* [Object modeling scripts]
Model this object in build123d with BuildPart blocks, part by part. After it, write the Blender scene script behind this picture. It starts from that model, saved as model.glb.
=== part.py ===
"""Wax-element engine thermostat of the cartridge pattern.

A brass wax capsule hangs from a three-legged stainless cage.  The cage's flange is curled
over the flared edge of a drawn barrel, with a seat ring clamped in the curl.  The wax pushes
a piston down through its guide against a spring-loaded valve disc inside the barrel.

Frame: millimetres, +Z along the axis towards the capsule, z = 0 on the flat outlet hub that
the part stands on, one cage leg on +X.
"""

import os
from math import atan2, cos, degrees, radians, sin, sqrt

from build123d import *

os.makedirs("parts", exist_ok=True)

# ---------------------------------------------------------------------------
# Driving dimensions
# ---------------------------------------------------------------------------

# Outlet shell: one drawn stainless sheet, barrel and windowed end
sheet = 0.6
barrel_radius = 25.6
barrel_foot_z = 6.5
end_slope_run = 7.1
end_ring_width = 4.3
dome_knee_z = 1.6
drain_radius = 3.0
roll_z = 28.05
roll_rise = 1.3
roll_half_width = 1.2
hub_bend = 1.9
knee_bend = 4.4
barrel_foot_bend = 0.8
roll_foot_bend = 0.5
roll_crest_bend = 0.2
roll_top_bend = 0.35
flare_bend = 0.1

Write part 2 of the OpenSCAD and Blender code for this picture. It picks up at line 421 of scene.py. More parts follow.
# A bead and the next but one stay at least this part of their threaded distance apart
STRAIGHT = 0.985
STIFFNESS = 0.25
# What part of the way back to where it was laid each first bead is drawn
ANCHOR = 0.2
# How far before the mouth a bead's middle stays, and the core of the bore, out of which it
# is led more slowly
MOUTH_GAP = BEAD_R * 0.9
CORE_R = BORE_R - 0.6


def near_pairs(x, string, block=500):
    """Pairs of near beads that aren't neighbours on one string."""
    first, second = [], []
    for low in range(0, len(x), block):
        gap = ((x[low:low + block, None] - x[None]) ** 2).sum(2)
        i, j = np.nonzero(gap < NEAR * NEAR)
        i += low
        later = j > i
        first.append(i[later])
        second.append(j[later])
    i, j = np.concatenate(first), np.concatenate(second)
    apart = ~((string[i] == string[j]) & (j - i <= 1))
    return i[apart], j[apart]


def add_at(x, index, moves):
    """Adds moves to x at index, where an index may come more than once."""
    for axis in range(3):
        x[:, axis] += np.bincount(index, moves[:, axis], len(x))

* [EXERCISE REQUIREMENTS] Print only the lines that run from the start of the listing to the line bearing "the cartridge pattern."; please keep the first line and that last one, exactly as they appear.

* [COMPLETED TASK]
Model this object in build123d with BuildPart blocks, part by part. After it, write the Blender scene script behind this picture. It starts from that model, saved as model.glb.
=== part.py ===
"""Wax-element engine thermostat of the cartridge pattern.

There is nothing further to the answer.